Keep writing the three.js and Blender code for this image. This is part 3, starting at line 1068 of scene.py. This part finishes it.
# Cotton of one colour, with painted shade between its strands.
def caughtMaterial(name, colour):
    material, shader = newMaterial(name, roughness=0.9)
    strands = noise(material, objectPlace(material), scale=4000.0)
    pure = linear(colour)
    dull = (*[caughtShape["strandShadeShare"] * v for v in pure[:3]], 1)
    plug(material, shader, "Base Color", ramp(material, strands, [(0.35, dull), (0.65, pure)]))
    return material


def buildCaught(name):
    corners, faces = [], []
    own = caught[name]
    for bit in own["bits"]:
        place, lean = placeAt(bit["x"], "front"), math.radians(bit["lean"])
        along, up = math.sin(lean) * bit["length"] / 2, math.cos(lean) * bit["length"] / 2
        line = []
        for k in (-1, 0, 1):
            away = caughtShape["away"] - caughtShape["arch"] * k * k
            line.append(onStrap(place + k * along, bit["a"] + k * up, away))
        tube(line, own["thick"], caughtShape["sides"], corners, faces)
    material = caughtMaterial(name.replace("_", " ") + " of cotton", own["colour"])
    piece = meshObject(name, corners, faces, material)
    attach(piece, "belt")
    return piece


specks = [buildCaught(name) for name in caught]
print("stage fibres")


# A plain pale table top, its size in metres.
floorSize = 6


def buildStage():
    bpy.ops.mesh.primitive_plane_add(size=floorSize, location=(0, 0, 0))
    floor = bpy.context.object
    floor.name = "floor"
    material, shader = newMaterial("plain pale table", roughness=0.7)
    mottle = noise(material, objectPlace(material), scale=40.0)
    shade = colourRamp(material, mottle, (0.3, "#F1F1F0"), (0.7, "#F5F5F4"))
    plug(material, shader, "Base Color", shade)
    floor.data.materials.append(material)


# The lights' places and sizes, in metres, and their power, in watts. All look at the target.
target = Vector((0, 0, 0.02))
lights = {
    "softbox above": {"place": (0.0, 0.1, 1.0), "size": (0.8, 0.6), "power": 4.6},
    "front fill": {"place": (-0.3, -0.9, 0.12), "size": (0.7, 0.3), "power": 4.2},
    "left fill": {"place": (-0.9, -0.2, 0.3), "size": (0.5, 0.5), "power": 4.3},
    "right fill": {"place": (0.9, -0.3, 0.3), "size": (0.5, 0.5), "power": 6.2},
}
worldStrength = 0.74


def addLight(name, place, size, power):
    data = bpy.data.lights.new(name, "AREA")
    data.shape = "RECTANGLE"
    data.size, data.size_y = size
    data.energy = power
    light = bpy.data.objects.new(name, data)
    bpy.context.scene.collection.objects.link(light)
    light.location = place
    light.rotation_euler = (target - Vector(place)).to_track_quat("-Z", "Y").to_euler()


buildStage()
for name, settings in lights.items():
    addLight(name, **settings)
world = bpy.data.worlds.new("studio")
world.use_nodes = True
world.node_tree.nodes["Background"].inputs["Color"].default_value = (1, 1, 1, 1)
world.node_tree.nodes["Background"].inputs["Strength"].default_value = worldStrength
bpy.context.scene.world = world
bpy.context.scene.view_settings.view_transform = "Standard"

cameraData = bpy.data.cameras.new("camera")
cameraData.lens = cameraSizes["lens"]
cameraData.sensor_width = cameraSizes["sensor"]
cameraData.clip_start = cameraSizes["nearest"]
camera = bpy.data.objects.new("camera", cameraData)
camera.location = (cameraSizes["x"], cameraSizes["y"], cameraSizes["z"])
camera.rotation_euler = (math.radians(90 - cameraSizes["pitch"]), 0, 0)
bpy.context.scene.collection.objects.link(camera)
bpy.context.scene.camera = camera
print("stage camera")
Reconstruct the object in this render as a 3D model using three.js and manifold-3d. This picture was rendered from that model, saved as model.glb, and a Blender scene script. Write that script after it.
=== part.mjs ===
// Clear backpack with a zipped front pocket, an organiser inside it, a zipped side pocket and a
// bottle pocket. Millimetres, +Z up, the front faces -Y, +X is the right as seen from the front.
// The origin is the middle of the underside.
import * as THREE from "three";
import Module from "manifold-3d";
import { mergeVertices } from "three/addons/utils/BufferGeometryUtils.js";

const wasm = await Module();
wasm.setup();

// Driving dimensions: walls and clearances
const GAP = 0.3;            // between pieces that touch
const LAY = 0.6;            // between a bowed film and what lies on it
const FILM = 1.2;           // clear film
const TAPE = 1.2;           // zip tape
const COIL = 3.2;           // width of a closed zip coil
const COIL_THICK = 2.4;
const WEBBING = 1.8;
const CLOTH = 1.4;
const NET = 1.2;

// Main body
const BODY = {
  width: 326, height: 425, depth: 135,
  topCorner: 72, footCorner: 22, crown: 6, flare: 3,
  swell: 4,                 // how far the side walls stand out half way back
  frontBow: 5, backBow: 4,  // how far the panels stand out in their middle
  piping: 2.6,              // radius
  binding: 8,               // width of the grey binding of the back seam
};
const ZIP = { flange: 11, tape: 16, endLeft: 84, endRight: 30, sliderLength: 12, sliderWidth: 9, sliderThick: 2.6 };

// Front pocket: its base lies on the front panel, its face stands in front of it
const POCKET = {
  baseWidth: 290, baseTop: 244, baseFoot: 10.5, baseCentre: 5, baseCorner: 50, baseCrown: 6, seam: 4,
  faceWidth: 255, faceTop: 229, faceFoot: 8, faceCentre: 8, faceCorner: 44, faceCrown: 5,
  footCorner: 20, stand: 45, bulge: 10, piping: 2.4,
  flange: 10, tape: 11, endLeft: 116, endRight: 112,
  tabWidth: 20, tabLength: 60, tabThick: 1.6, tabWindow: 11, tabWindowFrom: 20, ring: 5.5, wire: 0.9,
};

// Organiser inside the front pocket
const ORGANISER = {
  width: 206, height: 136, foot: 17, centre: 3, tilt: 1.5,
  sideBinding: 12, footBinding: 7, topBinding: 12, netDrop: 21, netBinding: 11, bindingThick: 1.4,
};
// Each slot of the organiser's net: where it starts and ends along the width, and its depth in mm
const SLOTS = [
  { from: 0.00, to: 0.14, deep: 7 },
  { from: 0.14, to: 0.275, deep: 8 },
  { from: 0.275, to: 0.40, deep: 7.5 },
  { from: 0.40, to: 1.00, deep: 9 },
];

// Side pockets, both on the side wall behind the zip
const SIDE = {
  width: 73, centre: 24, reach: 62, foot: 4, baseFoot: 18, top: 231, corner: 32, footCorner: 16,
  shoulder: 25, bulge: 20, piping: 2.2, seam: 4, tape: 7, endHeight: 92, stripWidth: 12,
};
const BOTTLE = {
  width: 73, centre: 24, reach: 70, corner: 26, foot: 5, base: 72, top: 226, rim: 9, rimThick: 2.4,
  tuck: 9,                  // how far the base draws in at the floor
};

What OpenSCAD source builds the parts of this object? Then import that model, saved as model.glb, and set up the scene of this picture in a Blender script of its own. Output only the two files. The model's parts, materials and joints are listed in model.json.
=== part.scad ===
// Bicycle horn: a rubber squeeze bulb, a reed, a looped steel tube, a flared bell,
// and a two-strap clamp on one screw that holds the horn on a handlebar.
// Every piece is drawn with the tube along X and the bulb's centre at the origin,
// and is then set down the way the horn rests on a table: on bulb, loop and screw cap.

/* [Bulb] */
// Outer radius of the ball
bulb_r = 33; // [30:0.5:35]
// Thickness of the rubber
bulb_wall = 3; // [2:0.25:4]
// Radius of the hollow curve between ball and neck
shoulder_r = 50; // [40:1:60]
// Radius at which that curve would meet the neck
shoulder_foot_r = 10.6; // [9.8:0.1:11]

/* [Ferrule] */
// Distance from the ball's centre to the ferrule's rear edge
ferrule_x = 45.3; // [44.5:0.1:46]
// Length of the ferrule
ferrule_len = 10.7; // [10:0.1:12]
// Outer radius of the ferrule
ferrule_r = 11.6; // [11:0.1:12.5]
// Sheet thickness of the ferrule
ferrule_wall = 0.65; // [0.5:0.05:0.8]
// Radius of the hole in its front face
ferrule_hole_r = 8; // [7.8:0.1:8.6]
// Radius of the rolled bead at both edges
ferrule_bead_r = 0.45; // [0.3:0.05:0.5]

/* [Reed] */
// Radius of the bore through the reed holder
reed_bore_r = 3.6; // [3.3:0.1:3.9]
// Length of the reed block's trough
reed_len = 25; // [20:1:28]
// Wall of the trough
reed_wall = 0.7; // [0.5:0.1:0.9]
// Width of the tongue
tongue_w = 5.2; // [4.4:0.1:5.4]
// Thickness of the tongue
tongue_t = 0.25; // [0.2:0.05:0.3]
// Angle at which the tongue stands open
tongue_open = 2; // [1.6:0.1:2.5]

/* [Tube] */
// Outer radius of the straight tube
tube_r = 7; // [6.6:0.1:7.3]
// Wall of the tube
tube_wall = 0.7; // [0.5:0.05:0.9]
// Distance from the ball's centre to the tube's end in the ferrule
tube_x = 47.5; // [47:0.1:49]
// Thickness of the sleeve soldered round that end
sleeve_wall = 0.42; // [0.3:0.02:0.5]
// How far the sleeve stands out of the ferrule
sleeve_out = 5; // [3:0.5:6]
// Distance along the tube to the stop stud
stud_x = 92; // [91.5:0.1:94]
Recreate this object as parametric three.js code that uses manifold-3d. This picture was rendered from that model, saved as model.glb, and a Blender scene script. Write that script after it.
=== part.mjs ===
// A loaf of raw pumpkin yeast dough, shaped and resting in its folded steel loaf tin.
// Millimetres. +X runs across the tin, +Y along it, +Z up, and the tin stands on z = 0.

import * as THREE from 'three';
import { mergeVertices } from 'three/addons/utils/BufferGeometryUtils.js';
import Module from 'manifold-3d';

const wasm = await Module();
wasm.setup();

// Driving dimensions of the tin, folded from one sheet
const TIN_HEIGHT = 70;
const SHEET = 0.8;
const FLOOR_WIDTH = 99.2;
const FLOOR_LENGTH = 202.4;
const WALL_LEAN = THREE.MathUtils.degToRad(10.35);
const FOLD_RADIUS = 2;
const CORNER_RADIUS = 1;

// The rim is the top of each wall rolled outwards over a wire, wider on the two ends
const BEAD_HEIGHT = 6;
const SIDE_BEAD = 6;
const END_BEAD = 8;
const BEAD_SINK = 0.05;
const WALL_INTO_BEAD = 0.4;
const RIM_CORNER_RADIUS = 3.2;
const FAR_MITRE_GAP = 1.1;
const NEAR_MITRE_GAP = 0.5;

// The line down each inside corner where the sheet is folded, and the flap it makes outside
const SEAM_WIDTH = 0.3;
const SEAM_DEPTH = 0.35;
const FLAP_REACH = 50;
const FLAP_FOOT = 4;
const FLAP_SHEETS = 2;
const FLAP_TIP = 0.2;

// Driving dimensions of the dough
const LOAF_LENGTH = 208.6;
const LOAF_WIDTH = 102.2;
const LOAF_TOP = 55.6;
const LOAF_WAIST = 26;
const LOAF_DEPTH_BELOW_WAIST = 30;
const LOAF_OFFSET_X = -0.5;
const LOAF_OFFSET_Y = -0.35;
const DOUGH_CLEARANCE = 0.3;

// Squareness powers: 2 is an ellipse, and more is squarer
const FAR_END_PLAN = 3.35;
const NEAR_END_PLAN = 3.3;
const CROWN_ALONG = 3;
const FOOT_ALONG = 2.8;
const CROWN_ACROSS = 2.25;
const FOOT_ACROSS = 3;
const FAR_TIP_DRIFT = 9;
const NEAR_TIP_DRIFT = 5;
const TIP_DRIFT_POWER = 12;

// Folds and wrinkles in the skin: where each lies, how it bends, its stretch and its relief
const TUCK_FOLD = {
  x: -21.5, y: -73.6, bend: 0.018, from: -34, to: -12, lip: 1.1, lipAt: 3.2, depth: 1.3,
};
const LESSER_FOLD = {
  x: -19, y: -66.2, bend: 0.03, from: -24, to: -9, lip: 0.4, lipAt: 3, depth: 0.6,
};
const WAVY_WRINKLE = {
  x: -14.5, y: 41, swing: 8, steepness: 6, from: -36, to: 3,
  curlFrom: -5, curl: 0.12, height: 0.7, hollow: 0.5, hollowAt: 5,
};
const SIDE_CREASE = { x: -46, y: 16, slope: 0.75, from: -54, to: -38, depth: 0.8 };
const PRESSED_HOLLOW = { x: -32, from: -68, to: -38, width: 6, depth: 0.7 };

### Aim
The lines from the first of the entries through the line holding "return material" are to be restated word for word, and no others.

### Expected answer
Keep writing the three.js and Blender code for this image. This is part 3, starting at line 1068 of scene.py. This part finishes it.
# Cotton of one colour, with painted shade between its strands.
def caughtMaterial(name, colour):
    material, shader = newMaterial(name, roughness=0.9)
    strands = noise(material, objectPlace(material), scale=4000.0)
    pure = linear(colour)
    dull = (*[caughtShape["strandShadeShare"] * v for v in pure[:3]], 1)
    plug(material, shader, "Base Color", ramp(material, strands, [(0.35, dull), (0.65, pure)]))
    return material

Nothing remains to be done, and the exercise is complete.